Trump has divergent views
Trump believes that tariffs have brought in more revenues to the US Government. He also thinks that the equity markets have risen following the tariffs.
On December 2, Trump wrote on Twitter, “US Markets are up as much as 21% since the announcement of Tariffs on 3/1/2018 – and the US is taking in massive amounts of money (and giving some to our farmers, who have been targeted by China)!”
In the current year, the S&P 500 Index (SPY) has risen by 29%. While Trump believes tariffs have boosted equity markets, most participants believe that easing trade tensions have driven the market. To learn more, read Dow Jones 2020 Outlook: What’s Next after Trade Deal?
The technology sector, which has increased by 48%, has driven the rally in the market. Though the industry has consistently faced the heat of the trade war, recent trade talks between the US and China have supported tech stocks. The communication services and financial sectors have also surged by 31% and 29%, respectively.
However, the energy sector has noted the lowest gains. This is due to lower oil prices over the year. Plus, the tariffs and counter-tariffs created fear of a global economic slowdown, which has impacted the oil demand forecast.
Nevertheless, leading analysts expect oil prices to rise marginally in the next year.

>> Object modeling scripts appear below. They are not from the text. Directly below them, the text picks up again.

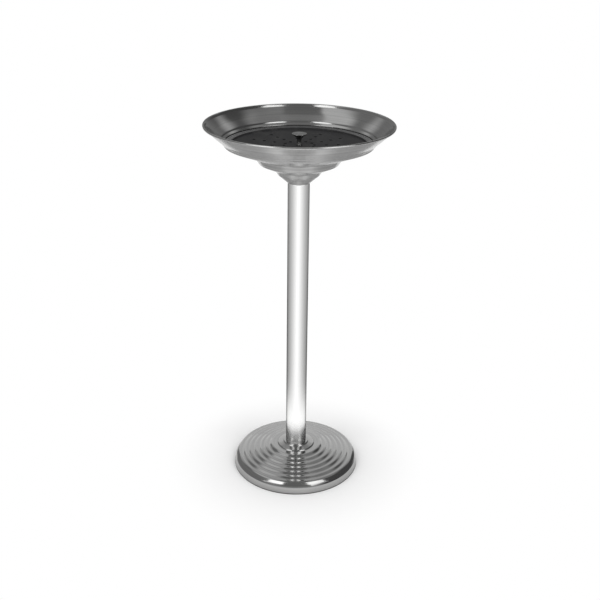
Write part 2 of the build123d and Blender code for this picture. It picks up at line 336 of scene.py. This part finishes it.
def round_corner(turned, point, radius, segments=4):
    """Round one corner of an outline to a radius."""
    arriving, leaving = [edge.other_vert(point).co - point.co for edge in point.link_edges]
    half_turn = (pi - arriving.angle(leaving)) / 2
    bmesh.ops.bevel(
        turned, geom=[point], offset=radius * tan(half_turn), offset_type="OFFSET", affect="VERTICES",
        segments=segments, profile=0.5, material=-1,
    )


def round_corners(turned, points, radii, segments=4):
    """Round a run of corners, each to a radius in millimetres."""
    for point, radius in zip(points, radii):
        round_corner(turned, point, radius * MM, segments)


def spin_round(turned, steps):
    """Spin an outline into a closed turned surface, with its faces pointing outwards."""
    outline = turned.verts[:] + turned.edges[:]
    bmesh.ops.spin(
        turned, geom=outline, cent=(0, 0, 0), axis=Z_AXIS, dvec=(0, 0, 0), angle=2 * pi, steps=steps,
        use_merge=True, use_normal_flip=False, use_duplicate=False,
    )
    bmesh.ops.remove_doubles(turned, verts=turned.verts[:], dist=0.001 * MM)
    bmesh.ops.recalc_face_normals(turned, faces=turned.faces[:])


def thicken(skin, sheet, upwards):
    """Give a skin its thickness, on its upper or on its lower side."""
    # The second layer is added behind the faces, so they first turn away from that side
    facing_up = sum(face.normal.z * face.calc_area() for face in skin.faces) > 0
    if facing_up == upwards:
        bmesh.ops.reverse_faces(skin, faces=skin.faces[:])
    bmesh.ops.solidify(skin, geom=skin.faces[:], thickness=sheet)
    skin.normal_update()


def finish_piece(turned, name, body, finish, stands_for, sharp=35):
    """Turn a mesh into a piece that rides on a body in place of CAD nodes."""
    mesh = bpy.data.meshes.new(name)
    turned.to_mesh(mesh)
    turned.free()
    mesh.shade_smooth()
    mesh.set_sharp_from_angle(angle=radians(sharp))
    mesh.materials.append(finish)
    piece = bpy.data.objects.new(name, mesh)
    bpy.context.scene.collection.objects.link(piece)
    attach(piece, body)
    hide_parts(*stands_for)
    return piece


def climb(outline, slope, inward):
    """Carry an outline of (radius, height) corners up and inward at a slope."""
    radius, height = outline[-1]
    outline.append((radius - inward, height + inward * tan(slope)))


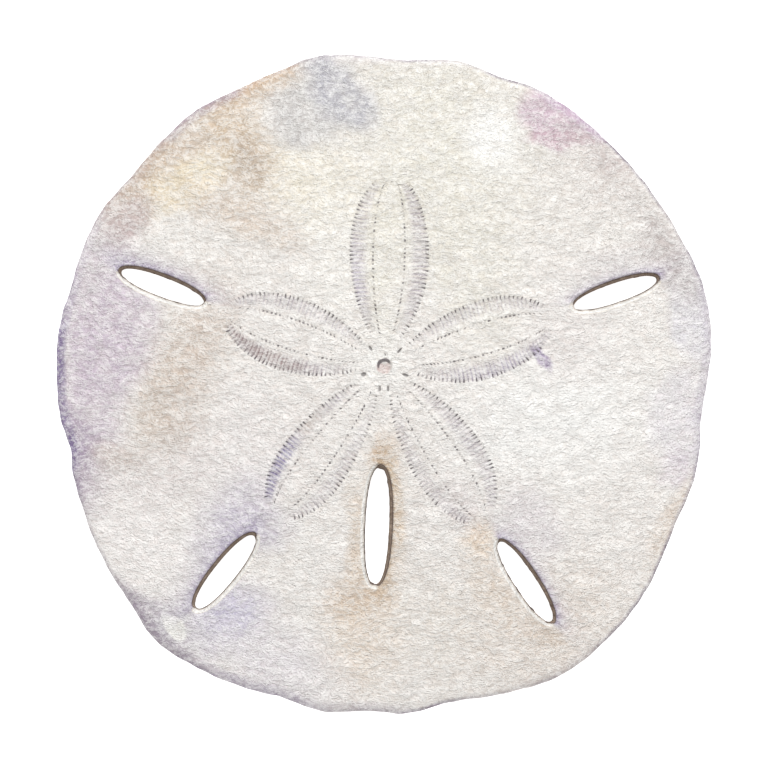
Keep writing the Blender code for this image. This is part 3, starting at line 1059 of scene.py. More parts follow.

The expected rise is a result of easing trade tensions and OPEC’s stance. OPEC and its allies have decided to deepen their production cuts to remove the extra barrels of oil from the market.
What does the manufacturing data suggest?
The US manufacturing PMI data from ISM (Institute of Supply Management) showed continued weakness. The manufacturing PMI fell to 48.1% in November from 48.3% in October. PMI data showed a fourth consecutive month of contraction. The fall was due to the decline in demand, consumption, and inputs.
ISM Chair Timothy R. Fiore said, “Global trade remains the most significant cross-industry issue. Among the six big industry sectors, Food, Beverage & Tobacco Products remains the strongest, while Fabricated Metal Products is the weakest. Overall, sentiment this month is neutral regarding near-term growth.”
Employment also impacted
According to the ISM report, employment levels have fallen due to higher tariffs. Likewise, the trade war between the US and China has impacted the demand for farm equipment. Trump’s tariffs and countermeasures by China have affected workers as well as farmers in a big way. Workers are losing jobs as the demand for farm equipment is falling. Farmers are facing the heat of falling prices due to suppressed demand. There have been massive layoffs and shift cuts in the farming industry.
The ISM employment index fell from 47.7% in October to 46.6% in November. Many industries reported a decline in employment. That said, the overall US job market has been quite strong this year.
Trump tariff takeaways
It seems that Trump’s efforts to raise revenues for the government and protect domestic industries have come with a decent share of side effects.
Now, though there is uncertainty surrounding the trade talks, equity markets are hopeful that both sides will eventually resolve the issues. However, if things go sideways, then, as the Fed study pointed out, the manufacturing sector will suffer more pain with falling employment and rising prices.